Hello, I am confused with the definition of drift and skew. The definition given in the lecture is attached as the first image.

However, the following slide shows an example of concept drift.

Since the slide shows difference between the training set and serving set, why it is not distribution skew ?

More importantly, in the first attached image, skew is defined as difference between two static versions like training and serving set. However, serving dataset is the latest version while training dataset is the old version. Why could we call them static version ? I think the difference between training and serving data should be named changes in data over time, which is the definition of drift.

Would you help me to solve my confusion ? Thanks

In case of skew, we don’t care about when data was collected.

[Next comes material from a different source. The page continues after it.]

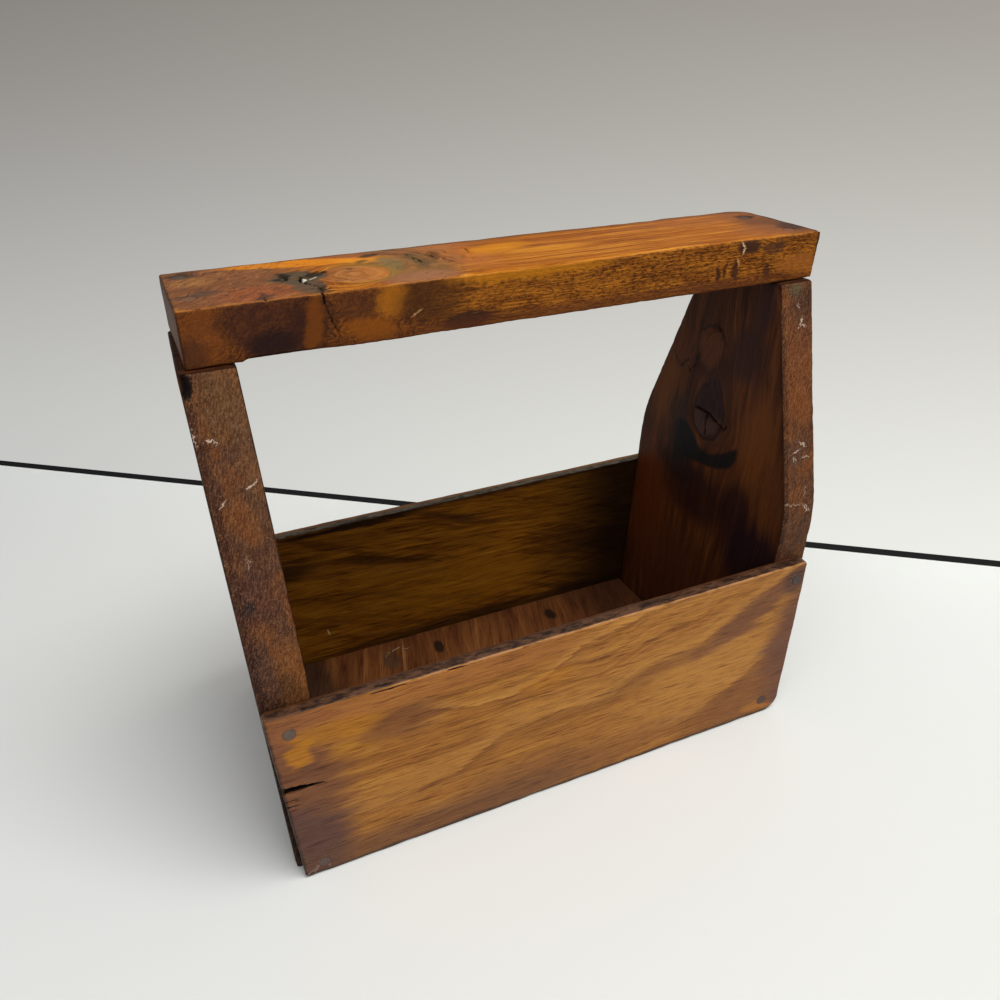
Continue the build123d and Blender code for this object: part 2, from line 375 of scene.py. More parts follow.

When it comes to drift, time plays a major role.

Regarding the graph:
Let’s say that serving data is more recent than training data with respect to when the data points were collected. If we observe the mapping from input features to output is different across both subsets due to when the data was collected, then the model is obsolete since the concept of input features to output label has changed. It is therefore important to perform model retraining with newer data.

It’s possible for serving dataset to be older than training data. This usually happens when a model is built using recent data and is used to fill historical records (serving dataset) assuming that distribution of training and serving data are similar.

Some groups create serving (test set) and training datasets from the same snapshot of the available data. Look at papers that measure the model performance on reference test sets to provide evidence that their approach is better than certain other approaches.

Hello, thanks for your clarification.

Could you also confirm if skew has the same meaning as shift ? For example, if covariate shift is same as covariate skew ?

Your understanding is correct (although I haven’t observed anyone call it covariate skew). I recommend sticking with the terms in the slides and checking with the team you work with for their preference. One way to use the terms is to call your observation a skew and categorize it under a particular shift. See this as well.

Thanks for your clarification !